Because that’s the thing — for so many state officials, government officials, that’s their constant thing of, “I don’t know a trans person. I don’t know a trans youth. There’s not that many of them. Why should this matter? We should just get rid of them.” It’s really on allies to say, “Well, I know somebody and they matter to me. And they should matter to you. And I’m watching you, because this is concerning for me.”

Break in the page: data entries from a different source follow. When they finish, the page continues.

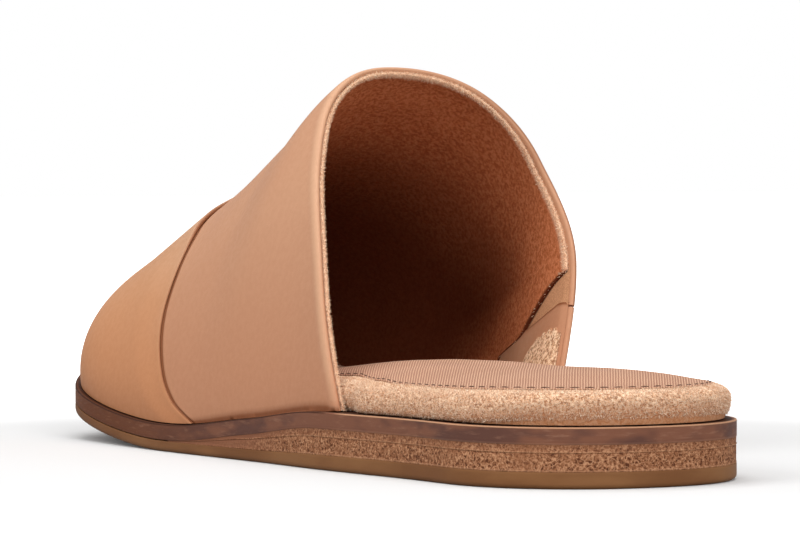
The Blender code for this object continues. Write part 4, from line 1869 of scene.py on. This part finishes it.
    def toe_piece(self) -> bpy.types.Object:
        """Toe piece whose folded lip laps over the vamp."""
        form, angles = self.form, self.angles()
        seam, step, toe = form.seam(angles), form.toe_step, form.toe
        lip = seam + self.lip
        out_place = toe - (toe - lip) * stations(0.0, 1.0, 90)[1:, None] ** self.toe_crowding
        pared = self.lip_pared.at(angles)
        out_depth = -step * (1 - pared * self.paring.at(out_place - seam))
        turn = half_turn(8)
        lip_fold = fold(lip, self.lip_bulge, -step * (1 - pared), 0.0, turn)
        crowded = 1 - (1 - stations(0.0, 1.0, 44)[:-1, None]) ** self.toe_crowding
        in_place = lip + (toe - form.leather - lip) * crowded
        under = self.lap_slope.at(in_place - seam - self.lap)
        in_depth = -self.lap_clearance + (form.leather + self.lap_clearance) * under
        places, depths = join((out_place, out_depth), lip_fold, (in_place, in_depth))
        outer = depths < -0.1
        # painted shade towards the foot, darker towards the tip, and a painted highlight by the seam
        tone = self.toe_foot.at(foot_distance(angles)) * outer + self.toe_tip.at(toe - places)
        tone -= self.toe_light.at(places - seam) * outer
        folded = slice(len(out_place), len(out_place) + len(turn))
        # painted shadow in the fold under the lip's edge
        lip_shadow_tone = self.lip_dark + self.lip_darker * (1 - np.cos(turn)) / 2
        tone[folded] = lip_shadow_tone * (1 - self.lip_bright.at(angles))
        tips = self.tip(toe + step, toe), self.tip(toe - form.leather, toe)
        maker = self.shell("toe_piece", places, angles, depths, tone, tips)
        return dress(maker.make(), self.toe_leather.material(), "upper")

    def lining_piece(self) -> bpy.types.Object:
        """Napped lining inside the whole upper, with a raw edge just short of the topline."""
        form = self.form
        angles = self.angles(float(form.lining_end_rows.places[-1]))
        end = self.lining_end(angles)
        outer, inner = form.leather + self.glue, form.leather + form.lining
        toe = form.toe - form.leather - form.lining
        crowded = stations(0.0, 1.0, 70)[1:, None] ** self.lining_crowding
        nose = toe - self.lining_nose
        in_place = nose - (nose - end) * crowded
        rise, size, seed = self.lumps
        lumps = rise * ripple(form.face(in_place, angles), size, seed)
        in_depth = inner + lumps * self.lumps_start.at(in_place - end)
        edge = fold(end, self.lining_edge, inner, outer, half_turn(6))
        out_place = end + (toe - end) * stations(0.0, 1.0, 20)[:-1, None]
        places, depths = join((in_place, in_depth), edge, (out_place, outer))
        inside, cut = places - end, self.cut_end.at(angles)
        # painted shade further inside and a painted shadow at the cut end; the raw edge is pale
        tone = (1 - cut) * self.raw_edge.at(inside) + cut * self.dark_edge.at(inside)
        tone += self.inner_shade.at(inside) + self.toe_dark.at(inside)
        tips = self.tip(toe, toe), self.tip(toe, toe)
        maker = self.shell("lining", places, angles, depths, tone, tips)
        return dress(maker.make(), self.lining.material(), "upper")

    def edge_nap(self) -> bpy.types.Object:
        """Pale fibres along the lining's raw edge."""
        form = self.form
        angles = self.angles(float(form.lining_end_rows.places[-1]))
        end = self.lining_end(angles)
        outer, inner = form.leather + self.glue, form.leather + form.lining
        turn = stations(0.1, math.pi - 0.1, 5)[:, None]
        edge = fold(end, self.lining_edge, outer, inner, turn)
        places, depths = join(edge, (end + stations(0.4, 9.0, 8)[:, None], inner))
        cover = 1.0 - smooth_step(places - end, -0.1, 1.0)
        cover = cover * (1 - self.bald_cut * self.cut_end.at(angles))
        points = form.wall(places, angles, depths)
        maker = MeshMaker("edge_ground", self.origin)
        maker.grid(points, cover)
        ground = open_out(maker.make(), points, self.origin)
        return dress(self.fuzz.grow("lining_edge_nap", ground, self.nap), None, None)

    def build(self) -> list[bpy.types.Object]:
        """Build the upper's leather, its lining and the nap on its edge."""
        return [self.vamp(), self.toe_piece(), self.lining_piece(), self.edge_nap()]


@dataclass(frozen=True)
class Patch:
    """Thin sheet inside the side tab, below a line and ahead of the topline."""

    name: str
    front: float  # where it ends towards the toe
    setback: float  # how far it stays ahead of the topline
    above: float  # how far it lies inside the leather
    thickness: float
    dark: float  # painted shade: tone of its upper edge and its back
    lit: Fade  # painted light: how much paler it grows towards its front
    bound: Table  # its upper edge, as angles by place along the shoe


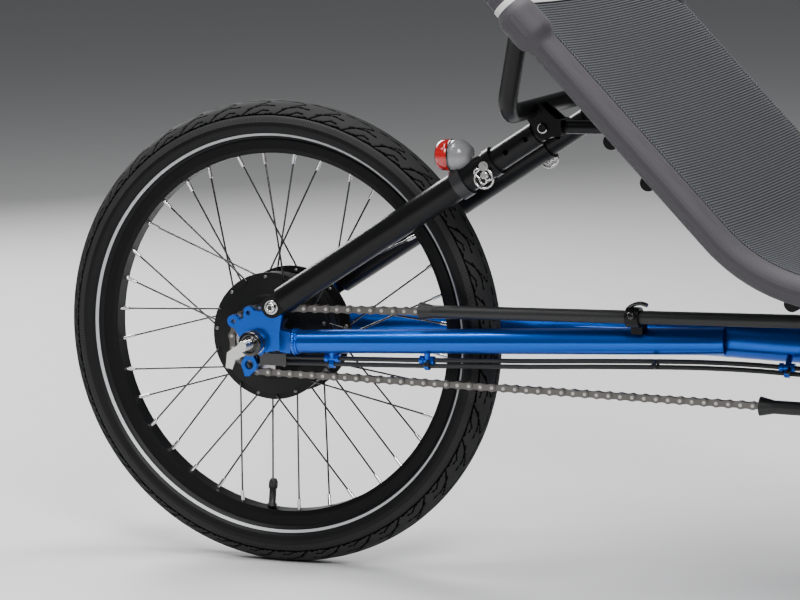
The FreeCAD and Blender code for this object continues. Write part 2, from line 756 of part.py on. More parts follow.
def cable_guide(x, cables, anchor):
    """Double guide that hangs both shift cables below anchor, a point inside a frame tube."""
    before, after = next((a, b) for a, b in zip(shift_route(0), shift_route(0)[1:]) if b.x > x)
    upper = before + (after - before) * ((x - before.x) / (after.x - before.x))
    lower = upper - V(0, 0, CABLE_DROPS[1])
    bumps = [ring(upper + V(dx, 0, 0), AXIS_X, 4.6, 1.0, 4) for dx in (-6, 6)]
    bridge = rod(upper - V(8, 0, 0), upper + V(8, 0, 0), 3.4)
    strut = rod(upper, anchor, 3.2)
    hoop = ring(lower, AXIS_X, 4.4, 1.0, 5)
    return fuse(bumps + [bridge, strut, hoop]).cut(Part.makeCompound(cables))


def cable_stop(cables):
    """Clamp on the right cross arm whose block takes the ends of both shift cables."""
    low, high = V(1008, 0, 8), kingpin_point(50)
    e = unit(high - low)
    at = low + e * ((233.5 - low.y) / e.y)
    centre, e = at_y(at, -at.y), V(e.x, -e.y, e.z)
    clamp = ring(centre, e, 20, 17, 10)
    body = block((997, -238.5, 21.5), (1013, -230.5, 38))
    arm = rod(centre - e * 8, centre + e * 8, 17)
    return fuse([clamp, body]).cut(arm).cut(Part.makeCompound(cables))


def stay_bridge(stays):
    """Bent brace between both chainstays, ahead of the rear tyre."""
    bar = swept(centre_line([V(277, 48, 8), V(312, 0, 0), V(277, -48, 8)], [40]), 6)
    for stay in stays:
        bar = bar.cut(stay)
    return largest(bar)


def idler_post():
    """Bolted post that carries the idler on the right of the main tube."""
    post = plate([(893, 24), (917, 24), (913, IDLER_Z), (897, IDLER_Z)], -45.5, -40)
    foot = block((893, -45.5, 4), (917, -10, 24))
    bolt = rod(V(IDLER_X, -45.5, IDLER_Z), V(IDLER_X, -59, IDLER_Z), 4.0)
    head = rod(V(IDLER_X, -58.3, IDLER_Z), V(IDLER_X, -62, IDLER_Z), 7)
    eye = rod(V(IDLER_X, -45.5, IDLER_Z), V(IDLER_X, -40, IDLER_Z), 11)
    return fuse([post, foot, bolt, head, eye]).cut(main_solid())


def boom_clamp(s):
    """Pinch clamp round the boom's sleeve, s from the main tube's front end."""
    centre = boom_point(s)
    clamp = ring(centre, unit(boom_point(1) - boom_point(0)), SLEEVE_R + 4, SLEEVE_R, 14)
    lug = block((centre.x - 7, -11, centre.z - 34), (centre.x + 7, 11, centre.z - 22))
    return fuse([clamp, lug]).cut(main_solid())


def tube_collar(stay):
    """Clamp that hangs the upper chain tube beside the right chainstay."""
    x = 415.0
    centre = V(x, CHAIN_Y, upper_run_z(x))
    collar = ring(centre, AXIS_X, 10.5, CHAIN_TUBE_R + 0.4, 14)
    arm = block((x - 6, CHAIN_Y + 8, 25), (x + 6, -27, 42))
    return largest(fuse([collar, arm]).cut(stay))


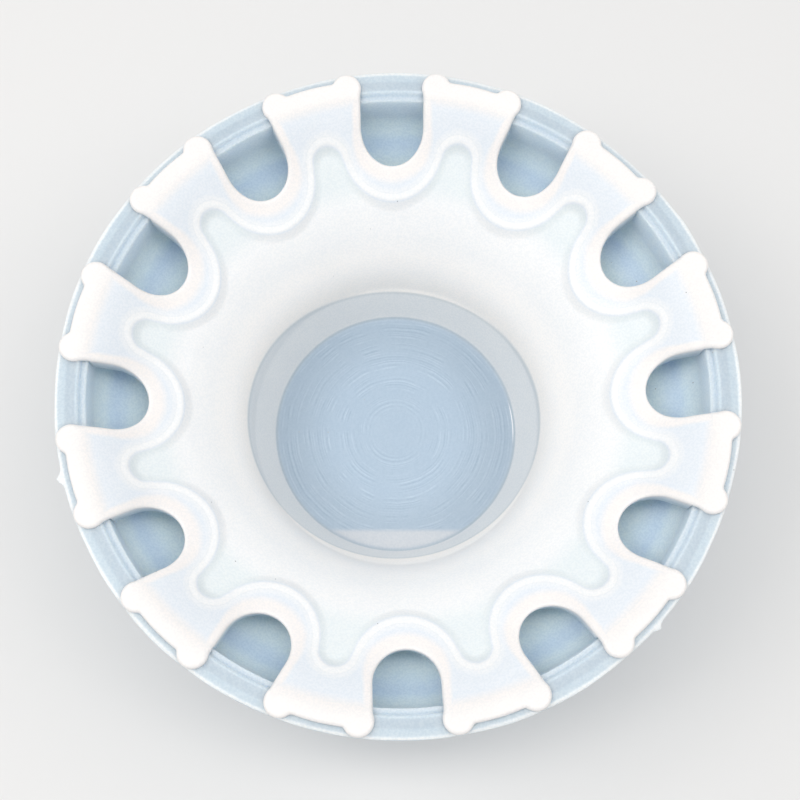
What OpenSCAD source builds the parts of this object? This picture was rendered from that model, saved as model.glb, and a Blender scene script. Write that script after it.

It’s truly that radical idea of empathy and caring about somebody that’s not yourself that tends to flip this narrative and stop harmful things from happening. The notion that somebody could care about somebody else without being their parent, without being their partner, their best friend — it takes people aback. I watch it every legislative session where someone moves somebody because they tell them, “You should care the same way that I care, even if it’s not directly in my backyard.”

Right.

You don’t need to go and start an advocacy organization or go and advocate every hearing that we have at the legislative session. But do your part and talk to the people around you about things that are affecting you. It’s changing hearts and minds. And it takes time. Meet people where they are to understand what is actually happening versus what the media is portraying, what legislators are saying. It’s getting to know real people.

The bigger thing I would say to parents is that when you have a well-rounded kid, they’re connected with not only their family but the community that they’re a part of. Because there are going to be things that they experience not only right now but in their life that maybe their parent can’t relate to. But a trans adult in their life that they’ve gotten to know can understand what they’re experiencing or how they’re feeling.

It’s such a beautiful thing to see a trans youth be supported. They’re vibrant, they’re unstoppable, truly. Then they know that when I have a hateful person talking about me, who doesn’t even know me, they don’t matter because I know this giant group of people who have my back.